Hi and welcome to the forum!

Can't answer the question at hand though :-d. There can't be only one! But at the moment I'm pretty impressed with my latest acquisition - the GLX-6900 as it combines one of the best modules (the one from the G-7900 which is in fact an updated version of the Mudman G-9000 module 3031) with one of the most iconic case-designs (next to the 5600/5000 models). I think this might well become one of my top 5.


cheers, Sedi


----------



## tomd1107 (Mar 16, 2012)

I was just talking about this in another thread but first would be my 9300 Mudmen then the DW6600


----------



## Venom337 (Jun 24, 2012)

CADstraps said:


> 5500c-3. Because I want it and can't (yet) have it. This has been, without a doubt, the toughest watch hunt of mine to date.
> 
> View attachment 767922


After seeing this i had to look for it and purchase, should be here tomorrow.


----------



## dirtdawg (Jun 15, 2011)

Tough choice between the orange king and this GW-6900-1JF


----------



## CADstraps (Nov 3, 2011)

Venom337 said:


> After seeing this i had to look for it and purchase, should be here tomorrow.


Do share. By all means, make me look like an idiot and tell where you found it so quickly.


----------



## Sengyoku (Jan 12, 2012)

Urm...this one!








GW-A1000RAF-1A

and this one...








GW-4000D-1A

and these two...








GXW-56GB-1A & GWF-1000G-1A

this one...








GW-9300GY-1A

this too...








GW-3000M-4A

oh, and this...








GW-3500B-1A

and...wait, what was the question again?


----------



## RobertoGMan (Apr 5, 2012)

Sengyoku said:


> View attachment 771681
> 
> 
> and...wait, what was the question again?


Sengyoku, what is the model number of that last analog-digital Gshock pictured above? Nice color combination!


----------



## Sengyoku (Jan 12, 2012)

That would be the GW-3500B-1A...I think I'm right in saying it's a forum favourite here!

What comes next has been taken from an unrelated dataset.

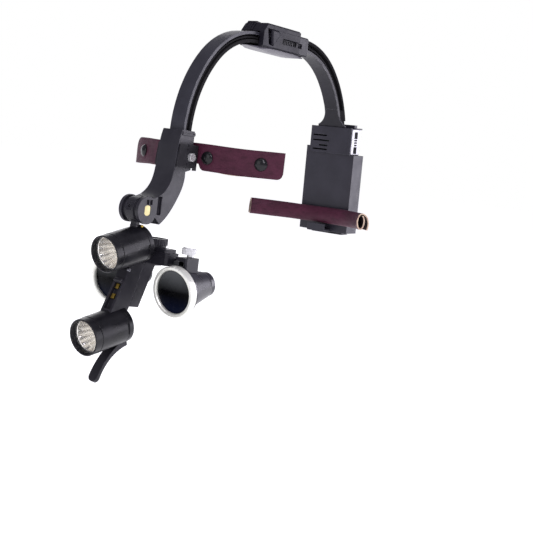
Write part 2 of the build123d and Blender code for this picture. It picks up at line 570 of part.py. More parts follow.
# ---- telescopes ----
def telescope(side):
    plane = axis_plane(SCOPE_FRONT, SCOPE_PITCH, PUPIL_HALF)
    end = SCOPE_LENGTH
    outer = [(15.0, 4.0), (16.6, 5.7), (16.6, 8.2), (14.4, 9.0), (9.8, 30.2), (8.8, 32.2), (8.8, end)]
    inner = [(6.9, end), (6.9, 30.4), (12.2, 9.0), (13.2, 4.0)]
    ring = [(15.0, 0.9), (15.6, 0.0), (17.2, 0.0), (RING_RADIUS, 0.6), (RING_RADIUS, 5.4), (17.2, 5.6)]
    ring += [(16.7, 5.6), (15.1, 3.9)]
    dome = 110.0
    lens = disc(plane, 14.9, 1.2, 3.9) & (plane * Pos(0, 0, 1.2 + dome) * Sphere(dome))
    room = [(0, 5.0), (16.75, 5.0), (16.75, 8.4), (14.55, 9.1), (9.95, 30.2), (8.95, 32.2)]
    room = turned(room + [(8.95, 40), (0, 40)], plane)
    clamp = block((26.2, 35.6), (-105.4, -91.6), (-66.5, -51.6)) - room
    clamp = chamfer(clamp.edges().filter_by(Axis.Z).group_by(Axis.X)[-1], 0.8)
    clamp -= block((20, 33.6), (-110, -85), (LUG_LOW - GAP, LUG_HIGH + GAP))
    clamp -= rod_z(1.5 + RUN, -70, -50, (SCREW_X, SCREW_Y))
    pieces = {"scope_body": turned(outer + inner, plane), "objective_ring": turned(ring, plane),
              "objective_lens": lens, "eyepiece_lens": disc(plane, 6.8, 31.0, 34.2),
              "clamp_block": clamp, "thumbscrew": thumbscrew()}
    for name, solid in pieces.items():
        save(f"{side}_{name}", solid if side == "left" else mirrored(solid))


def thumbscrew():
    centre = (SCREW_X, SCREW_Y)
    head = notched_disc(6.3, 0.4, 32, -49.6, -45.4, centre) + rod_z(5.6, -45.4, -44.7, centre)
    return head + rod_z(2.4, -51.3, -49.6, centre) + rod_z(1.5, -59.4, -51.3, centre)


# ---- rear housing, battery and neck strap ----
def leaned(shape):
    py, pz = REAR_PIVOT
    return Pos(0, py, pz) * Rot(REAR_TILT, 0, 0) * Pos(0, -py, -pz) * shape


def rear_housing():
    room = block((-SHELL_HALF + WALL, SHELL_HALF - WALL), (SHELL_FRONT + WALL, SHELL_BACK - WALL),
                 (CASE_TOP + WALL, SHELL_TOP - WALL))
    front = block((-SHELL_HALF, SHELL_HALF), (SHELL_FRONT, SHELL_SEAM), (CASE_TOP, SHELL_TOP)) - room
    for x_low, x_high, z in VENTS:
        front -= block((x_low, x_high), (SHELL_FRONT - 1, SHELL_FRONT + WALL + 1), (z - 0.6, z + 0.6))
    back = block((-SHELL_HALF, SHELL_HALF), (SHELL_SEAM, SHELL_BACK), (CASE_TOP, SHELL_TOP))
    back = chamfer(back.edges().filter_by(Axis.Z).group_by(Axis.Y)[-1], 1.5) - room
    back += block((-17.0, 17.0), (SHELL_SEAM, SHELL_SEAM + 4.0), (SHELL_TOP, SHELL_TOP + 2.8))
    back += block((SHELL_HALF, SHELL_HALF + 1.3), (105.4, 116.2), (SHELL_TOP - 0.7, SHELL_TOP + 0.5))
    seats = [Plane(origin=(x, SHELL_BACK, z), z_dir=(0, 1, 0)) for x in (-15, 15) for z in (39, 52)]
    screws = [disc(seat, 1.7, -1.0, 0.5) - cross_recess(seat.offset(0.5), 0.7) for seat in seats]
    holes = [disc(seat, 1.7, -1.0, 0.5) for seat in seats]
    save("housing_front", leaned(front) - arch_foot())
    save("housing_back", leaned(back - holes) - arch_foot())
    save("housing_screws", *[leaned(screw) for screw in screws])
    board = block((-17, 17), (112.6, 114.0), (37.0, 48.0))
    board += block((-12, -4), (114.0, 115.2), (39.0, 46.0)) + block((3, 9), (110.8, 112.6), (39.5, 45.5))
    save("circuit_board", leaned(board))
    plate = block((SHELL_HALF, SHELL_HALF + 0.9), (103.0, 115.4), (34.8, 55.2))
    save("side_plate", leaned(chamfer(plate.edges().filter_by(Axis.X), 0.8)))


def battery_case():
    case = block((-CASE_HALF, CASE_HALF), (CASE_FRONT, CASE_BACK), (CASE_LOW, CASE_TOP))
    case = chamfer(case.edges().filter_by(Axis.Z).group_by(Axis.Y)[-1], 1.2)
    case -= block((-CASE_HALF + WALL, CASE_HALF - WALL), (CASE_FRONT + WALL, CASE_BACK - WALL),
                  (CASE_LOW - 1, CASE_TOP - WALL))
    case += block((-CASE_HALF, -20.4), (CASE_FRONT, CASE_BACK - 4), (CASE_TOP, CASE_TOP + 5.0))
    tongue = block((-9, 8), (93.0, CASE_FRONT + 0.8), (CASE_LOW, CASE_LOW + 1.8))
    tongue += block((-9, 8), (93.0, 94.6), (CASE_LOW, CASE_LOW + 6.2))
    save("battery_case", leaned(case + tongue))
    inner = WALL + GAP
    plug_low, plug_high = CASE_LOW - GAP, -27.0
    plug = block((-CASE_HALF + inner, CASE_HALF - inner), (CASE_FRONT + inner, CASE_BACK - inner),
                 (plug_low, plug_high))
    plug += block((-15, 15), (109.0, CASE_BACK - 0.6), (-33.2, plug_low))
    plug -= block((-10.5, 10.5), (108.0, 110.2), (-32.7, -31.8))
    plug += block((-21, 21), (CASE_FRONT + inner, CASE_FRONT + inner + 1.2), (plug_high, 31.0))
    save("battery_drawer", leaned(plug))
    cell = block((-20, 20), (106.6, 116.4), (-26.6, 29.0))
    cell = fillet(cell.edges().filter_by(Axis.X), 2.4)
    save("battery_cell", leaned(cell))


def neck_strap():
    """Rolled leather strap as one curved oval bar across the nape."""
    middle = Vector(0, STRAP_CENTRE_Y - STRAP_RADIUS, STRAP_Z)
    path = CenterArc(middle, STRAP_RADIUS, 90 - STRAP_LEFT_ANGLE, STRAP_LEFT_ANGLE + STRAP_RIGHT_ANGLE)
    start = Plane(origin=path @ 0, x_dir=(0, 0, 1), z_dir=path % 0)
    save("neck_strap", sweep(start * Ellipse(STRAP_TALL / 2, STRAP_DEEP / 2), path=path))


def plate_screws():
    """One screw in the bracket's +X face, and its twin in the carrier's -X face."""
    low, high = PLATE_HALF - 1.2, PLATE_HALF + 0.4
    return [rod_x(1.1, low, high, (-127.7, -64.2)), rod_x(1.1, -high, -low, (-117.5, -66.0))]


def optics_screws(set_screw):
    heads = []
    for screw, side in zip(plate_screws(), (1, -1)):
        face = screw.faces().sort_by(Axis.X)[0 if side < 0 else -1]
        heads.append(screw - cross_recess(Plane(origin=face.center(), z_dir=(side, 0, 0)), 0.6))
    save("optics_screws", set_screw, *heads)


front_arch()
rear_arch()
adjuster()
lock_lever()
push_button()
crown_pad()
forehead_arm()
optics_screws(hinge_barrel())
band()
lamp("upper", UPPER_LAMP, 3.0)
lamp("lower", LOWER_LAMP, 8.0)
lamp_bracket()
loupe_carrier()
lamp_handle()
pupil_drive()
telescope("left")
telescope("right")
rear_housing()
battery_case()
neck_strap()
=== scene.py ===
from math import cos, exp, hypot, pi, radians, sin, sqrt

import bmesh
import bpy
from mathutils import Matrix, Vector, noise


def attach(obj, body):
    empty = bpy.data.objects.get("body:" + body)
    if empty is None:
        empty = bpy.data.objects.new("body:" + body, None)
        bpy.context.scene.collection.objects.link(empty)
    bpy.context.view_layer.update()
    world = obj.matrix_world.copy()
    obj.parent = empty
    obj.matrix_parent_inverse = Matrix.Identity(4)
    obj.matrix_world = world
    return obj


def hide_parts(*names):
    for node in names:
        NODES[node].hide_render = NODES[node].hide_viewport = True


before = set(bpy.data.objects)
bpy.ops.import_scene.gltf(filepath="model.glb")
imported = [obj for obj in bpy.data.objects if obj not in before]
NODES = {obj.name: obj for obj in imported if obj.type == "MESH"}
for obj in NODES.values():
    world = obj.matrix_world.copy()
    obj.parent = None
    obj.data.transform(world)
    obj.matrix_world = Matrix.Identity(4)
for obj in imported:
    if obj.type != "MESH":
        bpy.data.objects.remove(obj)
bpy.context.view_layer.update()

# Dental loupes on a head arch. Metres. The wearer faces -Y, the wearer's left is +X, +Z is up.

MM = 0.001


# ---- camera, light and floor ----
AIM = Vector((0.0, 0.034, -0.062))
DISTANCE = 0.910
AZIMUTH, ELEVATION, ROLL = radians(36.5), radians(5.0), radians(7.0)
SENSOR_WIDTH, FOCAL_LENGTH = 36.0, 77.3
PLAIN, COOL = (1.0, 1.0, 1.0), (0.93, 0.90, 1.0)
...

it has lume on all the yellow parts of the dial, and an orange LED light at the 6 o'clock position. It has superior functionality over the all-analogue 3000 series but shares the very sturdy aviator build quality...just some of the outstanding qualities of this model!

Black and yellow are a good combo...but just so you know, there is a new blue one that's coming out


----------



## goldrake (Jul 2, 2012)

Sengyoku said:


> That would be the GW-3500B-1A...I think I'm right in saying it's a forum favourite here!
> 
> it has lume on all the yellow parts of the dial, and an orange LED light at the 6 o'clock position. It has superior functionality over the all-analogue 3000 series but shares the very sturdy aviator build quality...just some of the outstanding qualities of this model!
> 
> Black and yellow are a good combo...but just so you know, there is a new blue one that's coming out


I was wondering when an aviator will end in this thread. Weird there are so few... 
Btw, that's a really nice aviator collection. Must be tough to decide which one to wear. ;-)


----------



## garretsw1242 (Jul 14, 2012)

Just got it in the mail yesterday. I've worn it ever since gw9200 riseman

Sent from my M886 using Tapatalk 2


----------



## loungebar (Nov 10, 2010)

My favorite G


----------



## Chrisek (Apr 19, 2012)

Loungebar, I'm very very jealous. I hope you enjoy it!


----------



## Kinetics (Jul 22, 2012)

I only have one, so my favorite is my mudman g9000-8, however when i have the cash i plan on buying either a froggy or the gray camo mudman and that will be my favorite


----------



## b0n3s (Jun 2, 2011)

Right now my fav has to be my black and purple frog! The quality and build of the watch is jaw dropping!


----------



## Azieru (Dec 30, 2007)

One and only Gshock I own.


----------



## G-Shock Absorber (Sep 18, 2011)

I've held back from posting in this thread because it feels like being a parent and having to nominate a favourite child.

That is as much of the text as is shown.